Die mittelständischen Unternehmen beklagen, dass ganz offensichtlich die TASi-Regelungen von Konzernen dazu benutzt und missbraucht werden, einen knallharten Verdrängungswettbewerb zu führen. Die überwältigende Mehrheit der mittelständischen Unternehmen hat sich mit Kontingentsverträgen für den 1. Juni gewappnet. Fakt ist aber, dass diese Kontingentsverträge von Betreibern von Müllverbrennungsanlagen vielfach nicht eingehalten werden.

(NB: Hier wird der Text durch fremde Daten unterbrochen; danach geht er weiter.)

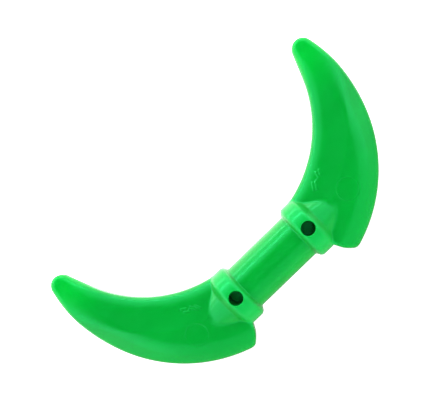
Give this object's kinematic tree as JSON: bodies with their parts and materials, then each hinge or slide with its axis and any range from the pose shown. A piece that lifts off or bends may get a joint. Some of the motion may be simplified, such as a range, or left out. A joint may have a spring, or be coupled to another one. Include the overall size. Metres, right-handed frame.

Fischer: „Wenn dies tatsächlich an fehlenden Kapazitäten liegt, dann sind von den MVA-Betreibern Kapazitäten verkauft worden, die tatsächlich gar nicht vorhanden waren.“ Es sei außerdem zu beobachten, dass viele Frachten wegen angeblicher Qualitätsmängel zurückgewiesen werden und dass gleichzeitig versucht werde, diesen Mittelständlern ihre Anfallstellen/Kunden abzujagen. „Dem Mittelstand dann vorzuwerfen, dass er sich nicht auf den 1. Juni vorbereitet habe, zeugt von einer gehörigen Portion Dreistigkeit und beweist, dass die Forderung des bvse nach einer Regulierungsinstitution, die den transparenten und diskriminierungsfreien Zugang zu Müllverbrennungsanlagen gewährleistet, viel Substanz hat.“
In diesem Zusammenhang sei es schon erstaunlich wie Konzerne und ihr Verband, die Milliardenumsätze aufweisen, ihre Größe und Marktmacht versuchen klein zu rechnen. So werden beispielsweise die Beteiligungen an kommunalen Müllverbrennungsanlagen ausgeblendet. Die Missbrauchsaufsicht des Bundeskartellamtes sieht dies jedoch ganz anders. Im Fall Remondis wurden diese Beteiligungen voll dem Konzern zugerechnet. Und das hat auch einen guten Grund, da das operative Geschäft nicht von den Kommunen, sondern von den Konzernen dominiert wird.
Neben der Forderung nach einer Regulierungsinstitution müssen aus Sicht des bvse alle zur Verfügung stehenden gesetzlichen Instrumente je nach Lage und Region genutzt werden. Das heißt natürlich, dass die Getrennthaltung an den Anfallstellen optimiert werden muss, wo dies noch nicht geschehen ist. Das heißt auch, dass die erheblichen Abfallimporte nach Deutschland gestoppt werden müssen. Das heißt, dass kontrollierte Zwischenlager eröffnet werden, und dass diese Maßnahmen von regionalen Abfallkonferenzen unter Leitung der Regierungspräsidien initiiert und begleitet werden.